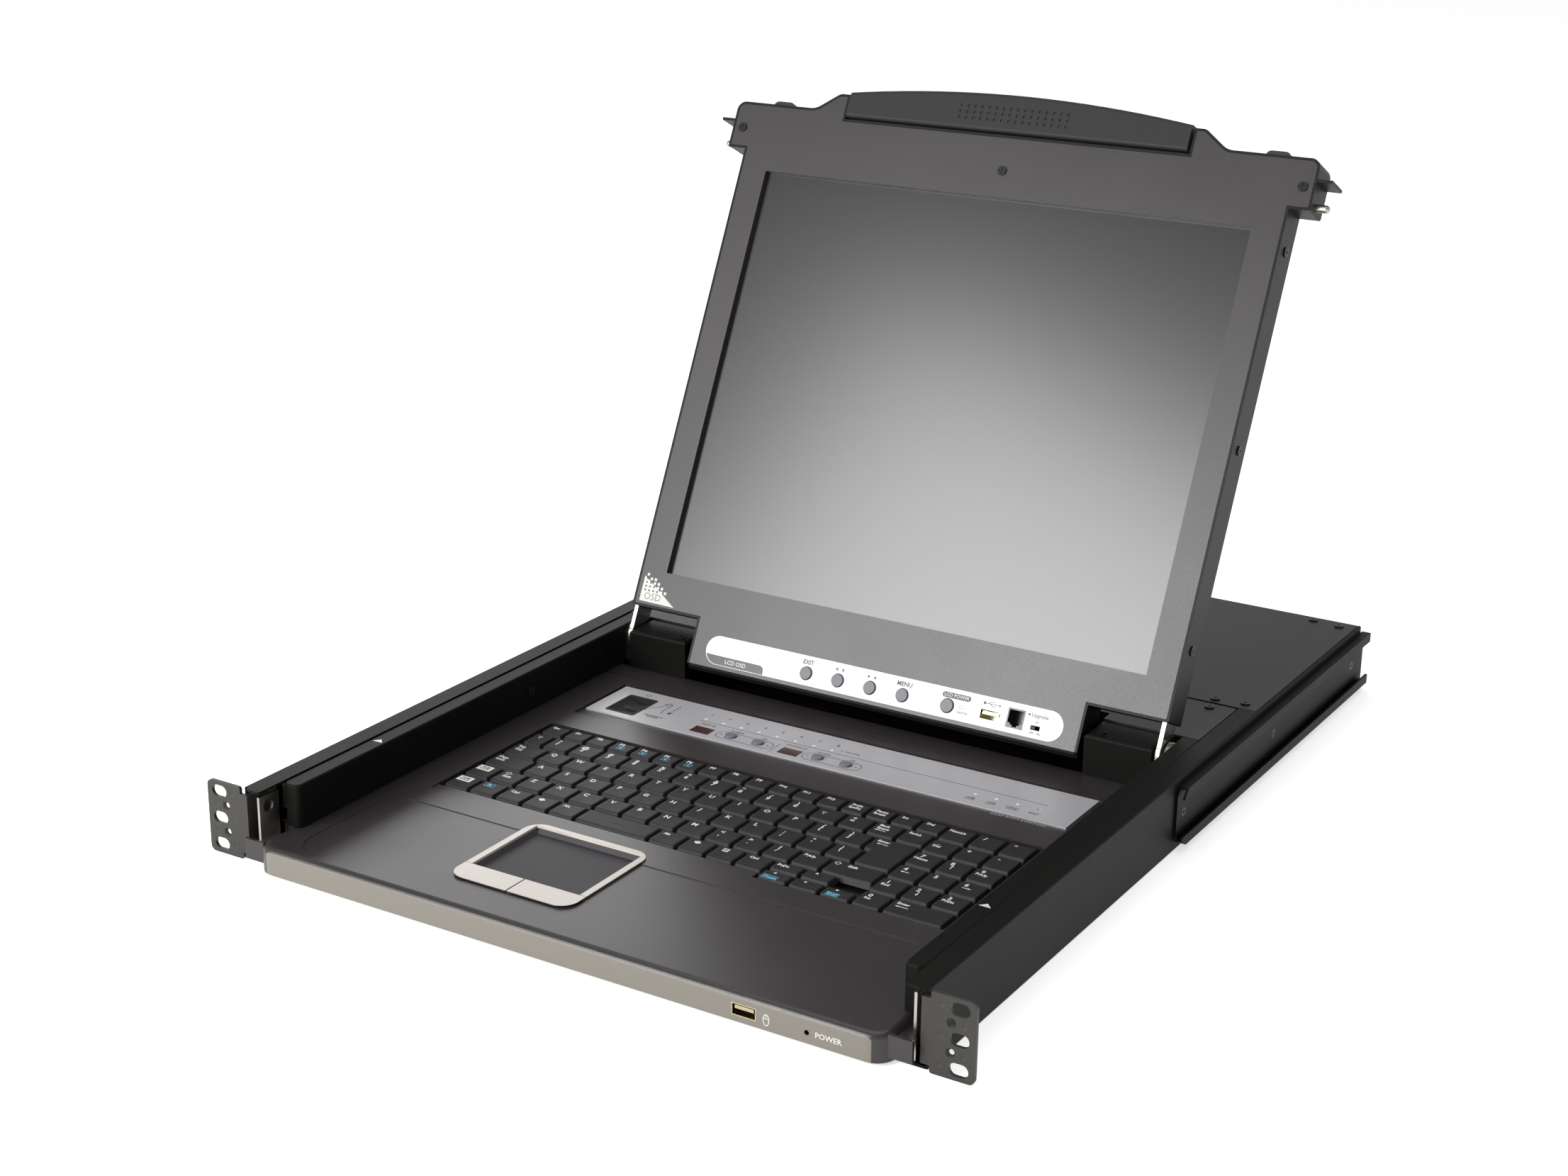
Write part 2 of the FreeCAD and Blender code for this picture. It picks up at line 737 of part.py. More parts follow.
def catch_plate():
    """Bare steel plate behind the right-hand ear, whose hole takes the display's catch pin."""
    low = BOARD_BOTTOM
    front = CATCH_PLATE_FRONT
    rear = front + CATCH_PLATE_LENGTH
    face = block((catch_plate_in, catch_plate_out), (front, rear), (low, CATCH_PLATE_TOP))
    back = block((catch_plate_in, ear_in), (rear - FRAME_SHEET, rear), (low, CATCH_PLATE_TOP))
    foot = block((ear_in - FRAME_SHEET, ear_in), (rear, LEG_LENGTH), (low, CATCH_PLATE_TOP))
    hole = rod((catch_plate_in - 1, catch_y, catch_z), X, CATCH_HOLE_R, FRAME_SHEET + 2)
    trimmed = foot.common(block((0, frame_half), (0, LEG_LENGTH), (-EAR_HEIGHT / 2 + EAR_STEP, frame_top)))
    return face.fuse([back, trimmed]).removeSplitter().cut(hole)


def slide_channel(height):
    """Right-hand steel channel, fixed to the rail, that carries one sliding runner."""
    half = SLIDE_HEIGHT / 2 + RUN_GAP
    outer = half + SLIDE_SHEET
    base = slide_out + RUN_GAP
    back = base + SLIDE_SHEET
    profile = [
        (flange_in, height + half),
        (base, height + half),
        (base, height - half),
        (flange_in, height - half),
        (flange_in, height - outer),
        (web_in, height - outer),
        (web_in, height - half),
        (back, height - half),
        (back, height + half),
        (web_in, height + half),
        (web_in, height + outer),
        (flange_in, height + outer),
    ]
    return section(profile, SLIDE_FRONT, SLIDE_REAR - SEAM)


def slide_runner(inside, height):
    """Right-hand steel bar that runs in a slide channel."""
    half = SLIDE_HEIGHT / 2
    return block((inside, slide_out), (SLIDE_FRONT, SLIDE_REAR), (height - half, height + half))


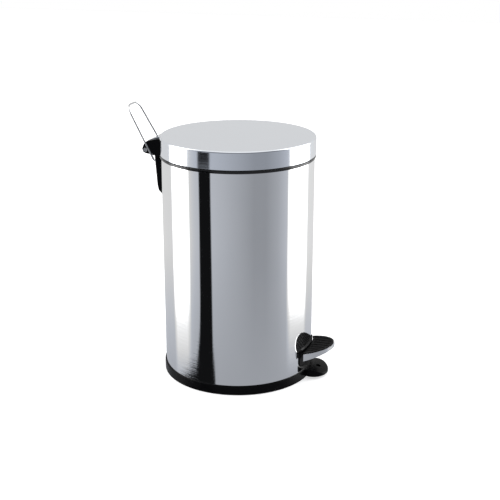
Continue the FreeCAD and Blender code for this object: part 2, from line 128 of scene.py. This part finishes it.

§ **OBJECTIVE**: Repeat every record, exactly as written.

§ **SOLUTION FOR THIS EXERCISE**:
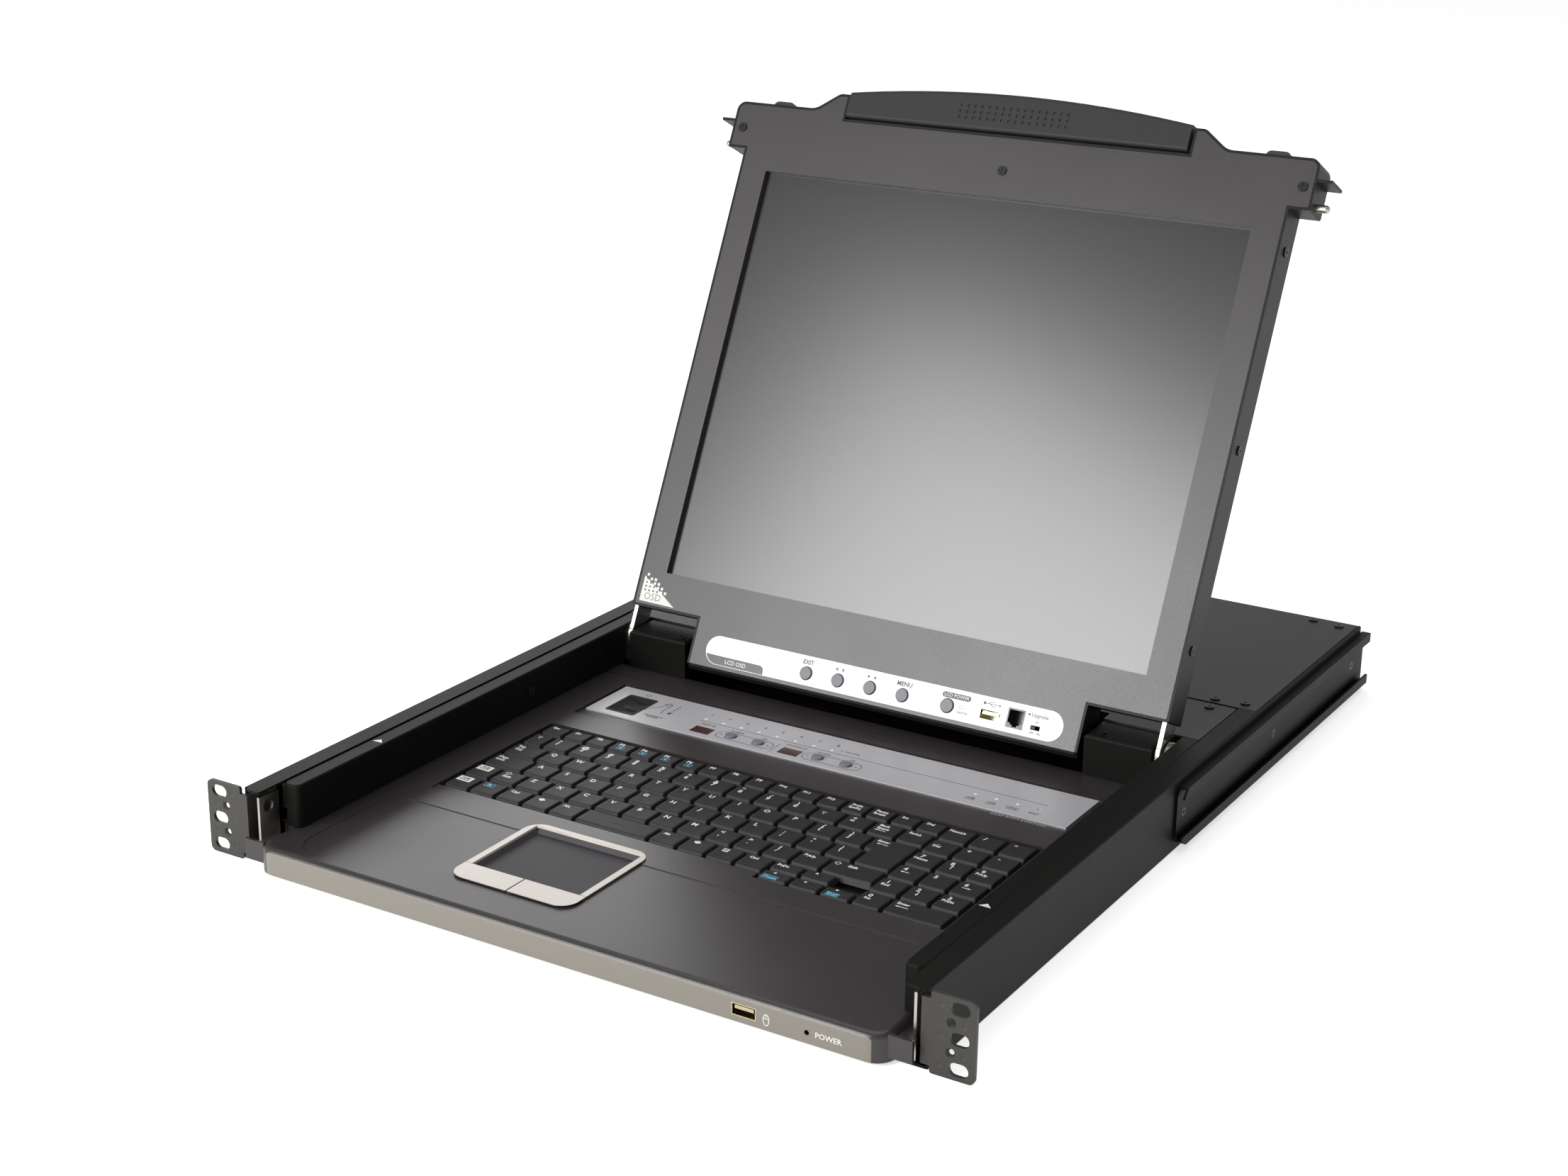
Write part 2 of the FreeCAD and Blender code for this picture. It picks up at line 737 of part.py. More parts follow.
def catch_plate():
    """Bare steel plate behind the right-hand ear, whose hole takes the display's catch pin."""
    low = BOARD_BOTTOM
    front = CATCH_PLATE_FRONT
    rear = front + CATCH_PLATE_LENGTH
    face = block((catch_plate_in, catch_plate_out), (front, rear), (low, CATCH_PLATE_TOP))
    back = block((catch_plate_in, ear_in), (rear - FRAME_SHEET, rear), (low, CATCH_PLATE_TOP))
    foot = block((ear_in - FRAME_SHEET, ear_in), (rear, LEG_LENGTH), (low, CATCH_PLATE_TOP))
    hole = rod((catch_plate_in - 1, catch_y, catch_z), X, CATCH_HOLE_R, FRAME_SHEET + 2)
    trimmed = foot.common(block((0, frame_half), (0, LEG_LENGTH), (-EAR_HEIGHT / 2 + EAR_STEP, frame_top)))
    return face.fuse([back, trimmed]).removeSplitter().cut(hole)


def slide_channel(height):
    """Right-hand steel channel, fixed to the rail, that carries one sliding runner."""
    half = SLIDE_HEIGHT / 2 + RUN_GAP
    outer = half + SLIDE_SHEET
    base = slide_out + RUN_GAP
    back = base + SLIDE_SHEET
    profile = [
        (flange_in, height + half),
        (base, height + half),
        (base, height - half),
        (flange_in, height - half),
        (flange_in, height - outer),
        (web_in, height - outer),
        (web_in, height - half),
        (back, height - half),
        (back, height + half),
        (web_in, height + half),
        (web_in, height + outer),
        (flange_in, height + outer),
    ]
    return section(profile, SLIDE_FRONT, SLIDE_REAR - SEAM)


def slide_runner(inside, height):
    """Right-hand steel bar that runs in a slide channel."""
    half = SLIDE_HEIGHT / 2
    return block((inside, slide_out), (SLIDE_FRONT, SLIDE_REAR), (height - half, height + half))


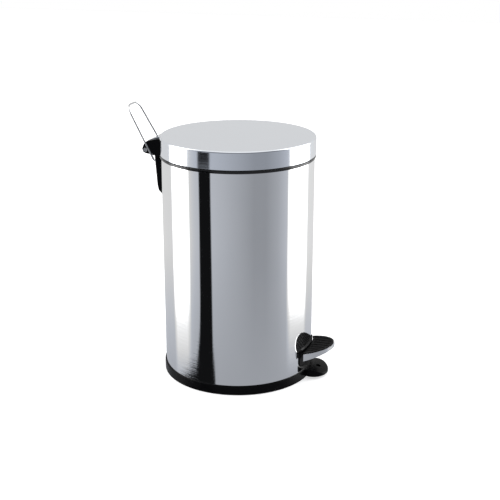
Continue the FreeCAD and Blender code for this object: part 2, from line 128 of scene.py. This part finishes it.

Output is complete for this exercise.